Asked whether the county would suspend the program, Mary Anderson, a spokeswoman for the county’s health department, said Friday that more information would probably be released on Monday.

“We have not made any decision at this time,” she said.

When the County Council approved the program on Oct. 1, Council Member Hans Riemer was the only member to vote against it, citing concerns that it would lead to more positive cases.

In an interview on Friday, Riemer said the executive order was clear about when the program should be suspended.

“We’re already above that [threshold for new cases]. We’ve been above that,” he said. “So I think by the plain language of the order, it should be suspended.

“I think that they might be talking about trying to change it. I think it is concerning that they put it forward and they said there’s all kinds of safeguards in here and then we almost immediately exceeded the limits that they put in there and they haven’t done anything.”

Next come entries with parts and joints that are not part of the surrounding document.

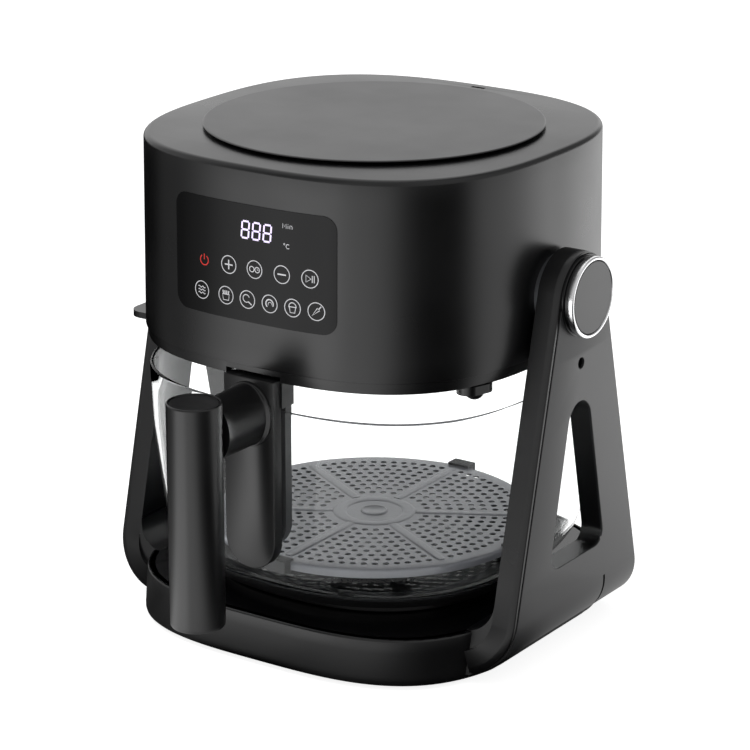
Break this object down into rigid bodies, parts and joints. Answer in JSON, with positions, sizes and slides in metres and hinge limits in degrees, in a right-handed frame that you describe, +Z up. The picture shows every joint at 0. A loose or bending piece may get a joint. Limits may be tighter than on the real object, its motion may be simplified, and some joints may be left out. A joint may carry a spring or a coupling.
{
  "type": "air fryer",
  "caption": "Countertop air fryer: a tilting heating head with a touch panel on two A-shaped stands, over a glass bowl that pulls out by its handle.",
  "frame": {"origin": "on the table under the middle of the whole machine's bounding box, with the bowl in and the head closed", "axes": "+X to the machine's right as seen from the front, +Y to its back (the handle and the touch panel face -Y), +Z up"},
  "size_m": [0.3326, 0.343, 0.3263],
  "materials": {
    "satin_black": "satin moulded plastic with a fine grain",
    "gloss_black": "polished black plastic",
    "dark_grey": "satin dark grey plastic",
    "touch_glass": "black-backed gloss panel",
    "bowl_glass": "clear borosilicate glass",
    "rubber_black": "matt black rubber",
    "silicone": "matt dark silicone",
    "nonstick": "dark non-stick coating on steel",
    "steel_bright": "bright stainless sheet",
    "steel_screw": "zinc-plated steel",
    "steel_tube": "heat-darkened sheathed element",
    "chrome_ring": "polished ring",
    "zamak": "die-cast pivot",
    "bronze": "sintered bronze bush",
    "ceramic": "heat-proof insulating body",
    "board": "green circuit board",
    "motor_can": "painted steel motor can"
  },
  "bodies": {
    "base": {"base_plinth": "satin_black", "base_deck": "gloss_black", "base_bottom": "dark_grey", "base_feet": "rubber_black", "base_screws": "steel_screw", "power_inlet": "dark_grey", "stand_frame_left": "satin_black", "stand_frame_right": "satin_black", "stand_cover_left": "dark_grey", "stand_cover_right": "dark_grey", "stand_bolts": "steel_screw", "pivot_bushes": "bronze", "cap_collars": "satin_black", "cap_rings": "chrome_ring", "cap_discs": "dark_grey", "lever_pin": "steel_screw"},
    "head": {"head_shell": "satin_black", "head_band": "satin_black", "top_disc": "dark_grey", "vent_plate": "dark_grey", "panel_glass": "touch_glass", "touch_board": "board", "display_module": "dark_grey", "touch_springs": "steel_bright", "board_screws": "steel_screw", "head_liner": "steel_bright", "liner_screws": "steel_screw", "heater_coil": "steel_tube", "heater_clips": "steel_bright", "guard_grille": "steel_bright", "motor": "motor_can", "motor_bracket": "steel_bright", "thermostat": "ceramic", "trunnions": "zamak", "trunnion_rings": "zamak", "trunnion_screws": "steel_screw", "retaining_rings": "steel_screw", "catch_block": "satin_black"},
    "fan": {"motor_shaft": "steel_screw", "hot_fan": "steel_bright", "cooling_fan": "dark_grey", "fan_nut": "steel_screw"},
    "bowl": {"glass_bowl": "bowl_glass", "bowl_foot": "rubber_black", "handle_plate": "satin_black", "handle_strap": "satin_black", "handle_arm": "satin_black", "handle_grip": "satin_black", "handle_cap": "satin_black", "handle_screws": "steel_screw", "arm_screws": "steel_screw"},
    "crisper": {"crisper_plate": "nonstick", "crisper_feet": "silicone", "crisper_bumpers": "silicone"},
    "lever": {"release_lever": "satin_black"},
    "lock": {"lock_pin": "steel_screw"},
    "catch_plunger": {"plunger": "dark_grey"}
  },
  "joints": [
    {"name": "head_tilt", "type": "hinge", "parent": "base", "child": "head", "pos_m": [0.00475, 0.0385, 0.2356], "axis": [-1, 0, 0], "range_deg": [0, 60]},
    {"name": "bowl_pull", "type": "slide", "parent": "base", "child": "bowl", "axis": [0, -1, 0], "range_m": [0, 0.3]},
    {"name": "crisper_lift", "type": "slide", "parent": "bowl", "child": "crisper", "axis": [0, 0, 1], "range_m": [0, 0.105]},
    {"name": "fan_spin", "type": "hinge", "parent": "head", "child": "fan", "pos_m": [0.00475, 0.0375, 0.25], "axis": [0, 0, 1], "continuous": true},
    {"name": "lever_press", "type": "hinge", "parent": "base", "child": "lever", "pos_m": [-0.14165, 0.0385, 0.1796], "axis": [0, -1, 0], "range_deg": [0, 8], "stiffness_Nm_per_rad": 0.4, "springref_deg": -11.46},
    {"name": "lock_draw", "type": "slide", "parent": "base", "child": "lock", "axis": [-1, 0, 0], "range_m": [0, 0.0019]},
    {"name": "plunger_push", "type": "slide", "parent": "head", "child": "catch_plunger", "axis": [0, 0, 1], "range_m": [0, 0.0025], "stiffness_N_per_m": 300, "springref_m": -0.004}
  ],
  "couplings": [
    {"joint": "bowl_pull", "follows": "head_tilt", "m_per_rad": 0.28648},
    {"joint": "lock_draw", "follows": "lever_press", "m_per_rad": 0.0135}
  ]
}
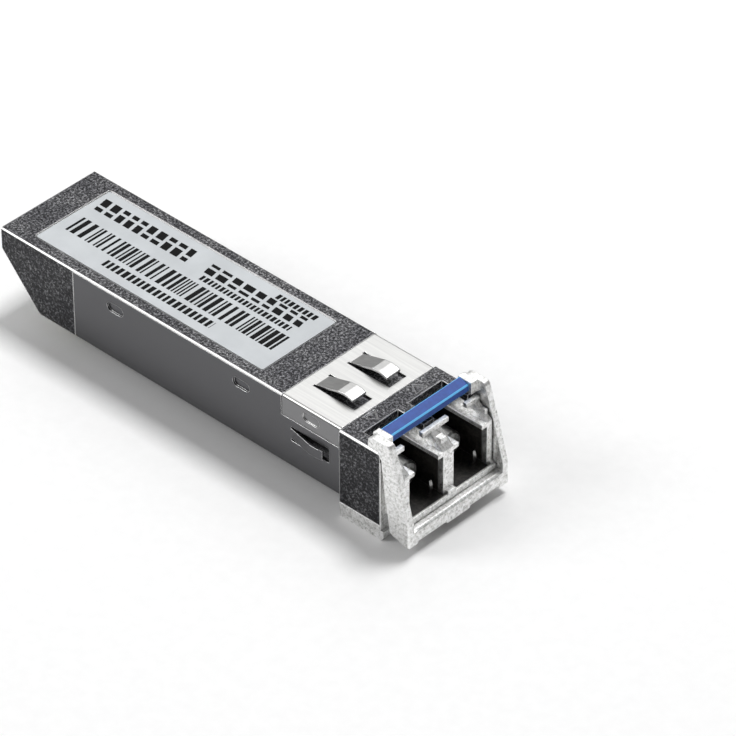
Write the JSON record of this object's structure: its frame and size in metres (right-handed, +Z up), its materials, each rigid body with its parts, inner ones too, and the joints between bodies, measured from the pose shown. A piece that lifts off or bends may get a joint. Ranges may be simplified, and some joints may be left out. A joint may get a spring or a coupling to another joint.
{
  "type": "optical transceiver module",
  "caption": "Plug-in optical transceiver: a slim metal module with two fibre ports at one end, a card edge at the other and a swinging bail that frees its latch.",
  "frame": {"origin": "bottom centre of the closed module's bounding box", "axes": "+X along the module towards the fibre ports, +Z up out of the labelled roof, +Y to the receive side"},
  "size_m": [0.0568, 0.0146, 0.0125],
  "materials": {
    "die_cast_shell": "die-cast zinc, dark nickel plate over a fine texture",
    "label_film": "light grey printed film",
    "stamped_cover": "folded sheet steel, dark nickel plate",
    "spring_collar": "bright nickel-plated spring sheet",
    "plated_casting": "die-cast zinc, bright nickel plate",
    "liner_plastic": "black moulded plastic",
    "blue_plastic": "blue moulded plastic",
    "stamped_steel": "plain stainless steel",
    "board_laminate": "green solder mask on glass laminate",
    "gold_plate": "gold plate",
    "soft_pad": "soft filled silicone",
    "ferrite": "sintered ferrite",
    "ceramic": "sintered ceramic with tinned ends",
    "chip_plastic": "black moulding compound",
    "white_ceramic": "polished zirconia",
    "flex_film": "amber polyimide film"
  },
  "bodies": {
    "module": {"top_shell": "die_cast_shell", "label": "label_film", "bottom_cover": "stamped_cover", "ground_collar": "spring_collar", "receptacle_frame": "plated_casting", "port_liner": "liner_plastic", "slider_spring": "stamped_steel", "circuit_board": "board_laminate", "edge_contacts": "gold_plate", "heat_pad": "soft_pad", "power_inductors": "ferrite", "capacitors": "ceramic", "board_screws": "stamped_steel", "optics_clamp": "stamped_steel", "laser_driver": "chip_plastic", "post_amplifier": "chip_plastic", "microcontroller": "chip_plastic", "transmitter_sleeve_holder": "stamped_steel", "transmitter_split_sleeve": "white_ceramic", "transmitter_fibre_stub": "white_ceramic", "transmitter_can": "stamped_steel", "transmitter_header": "gold_plate", "transmitter_flex": "flex_film", "receiver_sleeve_holder": "stamped_steel", "receiver_split_sleeve": "white_ceramic", "receiver_fibre_stub": "white_ceramic", "receiver_can": "stamped_steel", "receiver_header": "gold_plate", "receiver_flex": "flex_film"},
    "bail": {"bail_ring": "plated_casting", "bail_sleeve": "blue_plastic"},
    "slider": {"latch_slider": "stamped_steel"}
  },
  "joints": [
    {"name": "bail_hinge", "type": "hinge", "parent": "module", "child": "bail", "pos_m": [0.0267, 0, 0.00315], "axis": [0, 1, 0], "range_deg": [0, 90]},
    {"name": "slider_slide", "type": "slide", "parent": "module", "child": "slider", "axis": [-1, 0, 0], "range_m": [0, 0.00195], "deforming": ["slider_spring"]}
  ],
  "couplings": [
    {"joint": "bail_hinge", "follows": "slider_slide", "rad_per_m": 805.5}
  ]
}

Riemer said he heard that the administration is considering shifting the standard to a seven-day average instead of a three-day average for new cases.

Barry Hudson, a spokesman for the county, told Bethesda Beat Friday afternoon that he did not know if the county is considering suspend the program or changing the benchmarks.

“What’s hard to determine is if [the uptick in cases] is an anomaly,” he said. “Is it an anomaly or is this going to be sustained? .. That’s why next week, we’ll have a stronger perspective on it than right now.”

“To be generous,” Riemer said, “I think they’re also trying to understand if the rise of cases is a result of more testing or not. But I think they’re also seeing it’s probably not. … Long story short, I think they need to go ahead and follow through on the policy because we’re already exceeding the limits that were set.”

Riemer said he can understand using a seven-day average, since if a three-day average fluctuated, it would mean shutting down and reopening the program within days.

“That kind of zig-zagging and back-and-forth would be terrible because it would make enforcement impossible,” he said. “Businesses would give up and become likely to just violate the ordinance because it would be unworkable.

It’s unrealistic to expect customers to know any given day what the three-day case count is. It’s unmanageable. I think it’s borne itself out immediately already.”